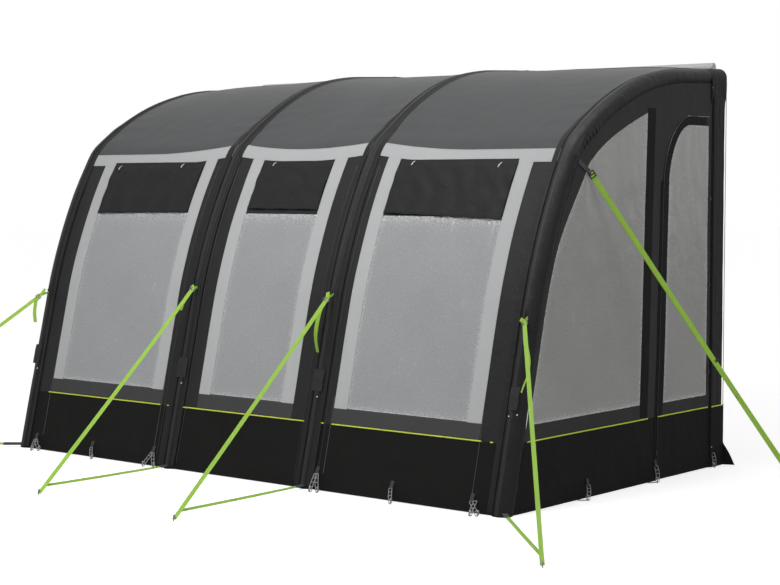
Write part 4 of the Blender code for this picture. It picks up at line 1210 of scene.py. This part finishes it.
for vertex in pad.data.vertices:
    place = vertex.co
    face = ease((abs(place.x - (low[0] + high[0]) / 2) - 0.006) / 0.005)
    sign = 1.0 if place.x > (low[0] + high[0]) / 2 else -1.0
    depth = 0.0022 * rumple(place.y * 1.6, place.z * 0.12, 0.03, 61.0)
    depth += 0.0010 * rumple(place.y, place.z * 0.4, 0.05, 63.0)
    place.x += sign * face * depth
    place.x = min(max(place.x, low[0] - 0.001), high[0] + 0.004)
    place.y = min(max(place.y, low[1] + 0.0005), high[1])
    place.z = max(place.z, 0.0015)
for side, sign in SIDES.items():
    made = pad
    if side == "left":
        take(pad)
        bpy.ops.object.duplicate()
        made = bpy.context.object
        made.name = made.data.name = "pad_left"
        for vertex in made.data.vertices:
            vertex.co.x = -vertex.co.x
        made.data.flip_normals()
    if not made.data.uv_layers:
        made.data.uv_layers.new()
    map_by_place(made, 1.0)
    put(made, pad_cloth, "canopy", f"rear_pad_{side}", slot="pad_fabric", angle=60.0)
    skirt = side_piece(
        f"pad_skirt_{side}", sign, stops(0.01, DOOR_REAR + 0.011, high[1] - 0.001), stops(GRID, 0.004, MUD_TOP),
        proud=high[0] - SIDE_X + 0.0045,
    )
    sew(skirt, DOUBLED, mud_cloth, "canopy", slot="black_fabric", rests_on=[made])
    ys = stops(0.02, DOOR_REAR + 0.012, high[1] - 0.002)
    points = [side_point(sign, y, MUD_TOP, high[0] - SIDE_X + 0.0055) for y in ys]
    bead_along(f"pad_piping_{side}", points, PIPING_RADIUS, piping_cloth, "canopy", "lime_webbing")
    # A dark bead of the pad's cloth down the front edge, and a pale grey one down the rear edge.
    for name, y, top, radius, material in (
        ("front", low[1] + 0.012, 2.245, 0.0026, pad_cloth), ("rear", high[1] - 0.0035, 2.262, 0.0022, pale_edge_cloth)
    ):
        x = sign * (high[0] + 0.0022)
        points = [Vector((x, y + 0.0006 * rumple(y, z, 0.2, 65.0), z)) for z in stops(0.05, 0.004, top)]
        bead_along(f"pad_edge_bead_{side}_{name}", points, radius, material, "canopy", "pad_fabric")


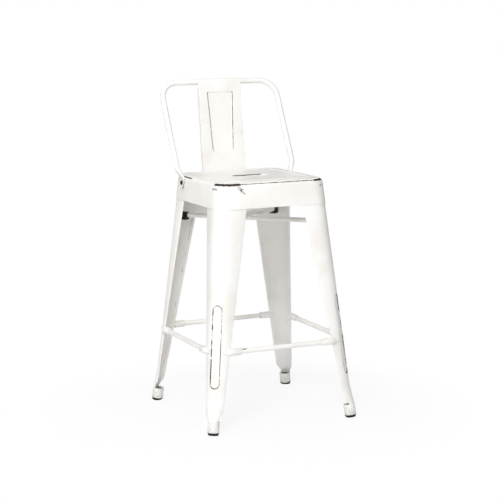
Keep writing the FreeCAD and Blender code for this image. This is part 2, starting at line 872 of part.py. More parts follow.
def nut(outward, seat_point):
    """Plain hexagon nut with its face on seat_point, on the inner side of the sheets."""
    corner = nut_across_flats / math.sqrt(3)
    hexagon = polygon([Vector(corner * math.cos(math.radians(60 * i)),
                              corner * math.sin(math.radians(60 * i)), 0) for i in range(6)])
    shape = prism(hexagon, -nut_height)
    hole = Part.makeCylinder((bolt_diameter + seat_gap) / 2, nut_height, Vector(0, 0, -nut_height))
    shape = shape.cut(hole)
    shape.Placement = Placement(seat_point, Rotation(Vector(0, 0, 1), outward))
    return shape


def washer(outward, seat_point):
    """Flat washer under a nut."""
    ring = Part.makeCylinder(washer_diameter / 2, washer_thickness, Vector(0, 0, -washer_thickness))
    hole = Part.makeCylinder((bolt_diameter + seat_gap) / 2, washer_thickness,
                             Vector(0, 0, -washer_thickness))
    ring = ring.cut(hole)
    ring.Placement = Placement(seat_point, Rotation(Vector(0, 0, 1), outward))
    return ring


def joint_set(outward, face_point, grip):
    """Bolt, washer and nut that clamp a stack of the given grip."""
    inner = face_point - outward * (grip + seat_gap)
    stack = grip + washer_thickness + nut_height + 2 * seat_gap + bolt_tail
    return {
        "bolts": bolt(stack, outward, face_point + outward * seat_gap),
        "washers": washer(outward, inner),
        "nuts": nut(outward, inner - outward * (washer_thickness + seat_gap)),
    }


def fasteners():
    """Bolts, washers and nuts of the back frame and of the slat, one group of each kind."""
    groups = {}
    tilt = 1 / math.sqrt(1 + lean ** 2)
    side_grip = (tab_gap + seat_sheet + tuck_gap + leg_sheet) * tilt + tab_thickness
    slat_grip = slat_gap * tilt + slat_sheet + seat_sheet * tilt
    sizes = {"frame": (tab_thickness, side_grip), "slat": (slat_sheet, slat_grip)}
    for owner, outward, point in bolt_places():
        plate, grip = sizes[owner]
        for kind, shape in joint_set(outward, point + outward * (plate / 2), grip).items():
            groups.setdefault(owner + "_" + kind, []).append(shape)
    return {name: Part.makeCompound(shapes) for name, shapes in groups.items()}


def main():
    """Build every piece and write one STEP file for each."""
    os.makedirs("parts", exist_ok=True)
    pieces = {"seat_pan": seat_pan(), "back_frame": back_frame(), "back_slat": back_slat()}
    for group in (legs(), feet(), foot_rails(), brace_bars(), bumpers(), fasteners()):
        pieces.update(group)
    for name, shape in pieces.items():
        shape.exportStep("parts/" + name + ".step")
        solids = len(shape.Solids)
        print(f"{name}: {solids} solid(s), {shape.Volume:.0f} mm3, valid {shape.isValid()}")


main()
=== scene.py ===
"""Antiqued white sheet-steel counter stool with a low tube back, dressed round its frame.

Lengths are named in millimetres and turned to metres where they meet the mesh.  +Z is up, -Y is
the front of the seat and the origin lies on the floor, midway between the four feet.  A point
counts as lying on a plane when it is nearer to it than NEAR.
"""

import json
import logging
import math
from contextlib import contextmanager
from dataclasses import dataclass, field
from enum import Enum
from typing import Callable, Iterator, Sequence

import bmesh
import bpy
from mathutils import Matrix, Vector

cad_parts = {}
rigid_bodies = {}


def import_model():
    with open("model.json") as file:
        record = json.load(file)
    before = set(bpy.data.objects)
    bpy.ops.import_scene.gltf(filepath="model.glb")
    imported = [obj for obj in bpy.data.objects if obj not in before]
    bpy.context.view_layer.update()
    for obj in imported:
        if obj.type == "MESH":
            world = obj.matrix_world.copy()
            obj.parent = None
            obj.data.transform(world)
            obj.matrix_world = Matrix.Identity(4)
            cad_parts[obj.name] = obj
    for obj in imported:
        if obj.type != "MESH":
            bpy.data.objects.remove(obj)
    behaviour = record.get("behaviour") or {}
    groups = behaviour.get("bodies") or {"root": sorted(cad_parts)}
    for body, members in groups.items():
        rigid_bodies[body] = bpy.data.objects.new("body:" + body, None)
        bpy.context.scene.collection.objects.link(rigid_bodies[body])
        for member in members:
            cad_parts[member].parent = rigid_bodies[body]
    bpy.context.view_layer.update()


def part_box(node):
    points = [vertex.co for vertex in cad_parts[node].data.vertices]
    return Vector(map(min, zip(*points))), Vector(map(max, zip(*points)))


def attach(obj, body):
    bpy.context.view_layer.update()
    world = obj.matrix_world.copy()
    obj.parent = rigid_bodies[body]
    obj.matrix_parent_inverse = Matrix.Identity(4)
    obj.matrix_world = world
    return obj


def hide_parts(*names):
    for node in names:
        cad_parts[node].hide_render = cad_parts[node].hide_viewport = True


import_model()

MM = 0.001
NEAR = 0.1
MERGE = MM / 100
Place = tuple[float, float, float]
ORIGIN = Vector((0.0, 0.0, 0.0))
X_AXIS = Vector((1.0, 0.0, 0.0))
Y_AXIS = Vector((0.0, 1.0, 0.0))
Z_AXIS = Vector((0.0, 0.0, 1.0))
LOG = logging.getLogger("stool")


class Corner(Enum):
    """The four corners, as quarter turns from the rear right one."""

    REAR_RIGHT = 0
    REAR_LEFT = 1
    FRONT_LEFT = 2
    FRONT_RIGHT = 3


class Side(Enum):
    """The four sides, as quarter turns from the rear one."""

    REAR = 0
    LEFT = 1
    FRONT = 2
    RIGHT = 3


class Mode(Enum):
    """What is picked in edit mode."""

    POINT = "VERT"
    EDGE = "EDGE"
    FACE = "FACE"


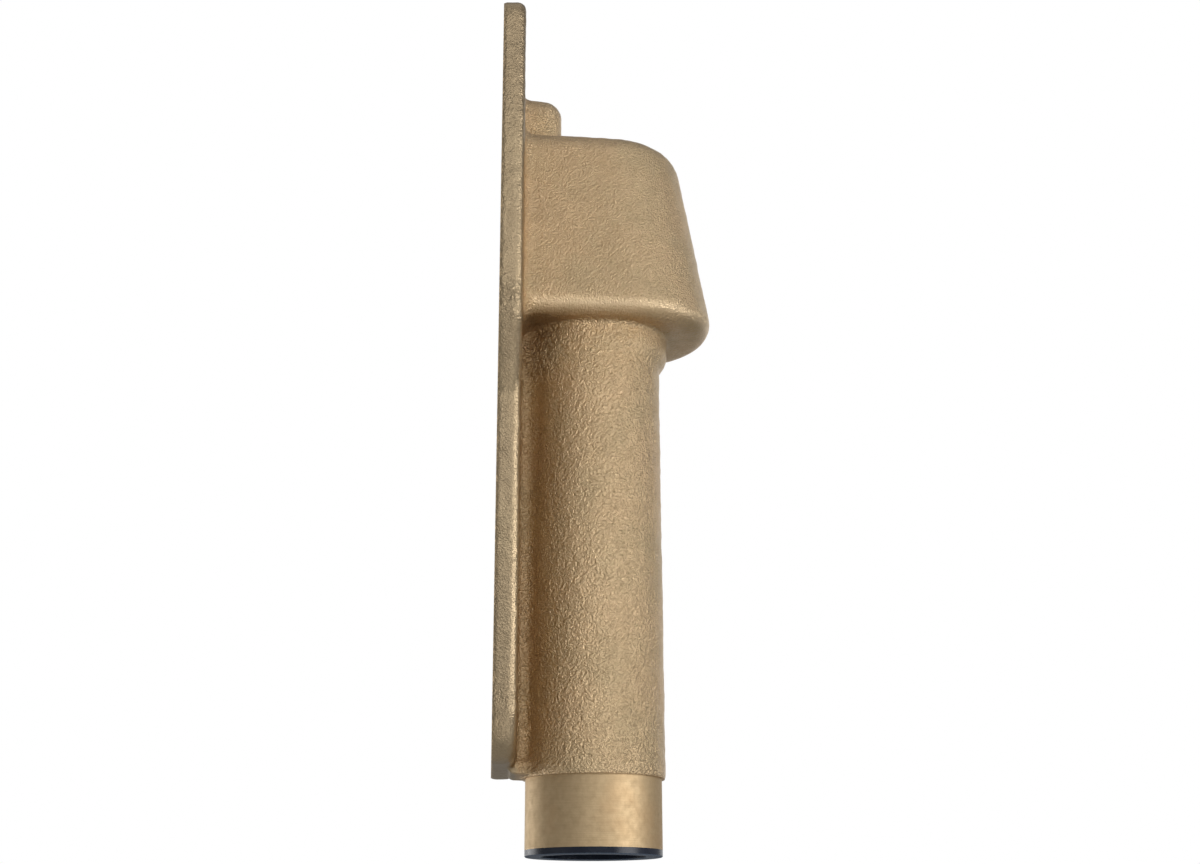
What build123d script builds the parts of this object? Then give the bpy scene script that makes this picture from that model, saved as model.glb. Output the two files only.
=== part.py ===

☆ ☆ ☆ ☆ ☆

Only the lines from the one containing "What build123d script" to the end of the data should be printed, exactly as they stand.

▸ **PROBLEM SOLUTION**
What build123d script builds the parts of this object? Then give the bpy scene script that makes this picture from that model, saved as model.glb. Output the two files only.
=== part.py ===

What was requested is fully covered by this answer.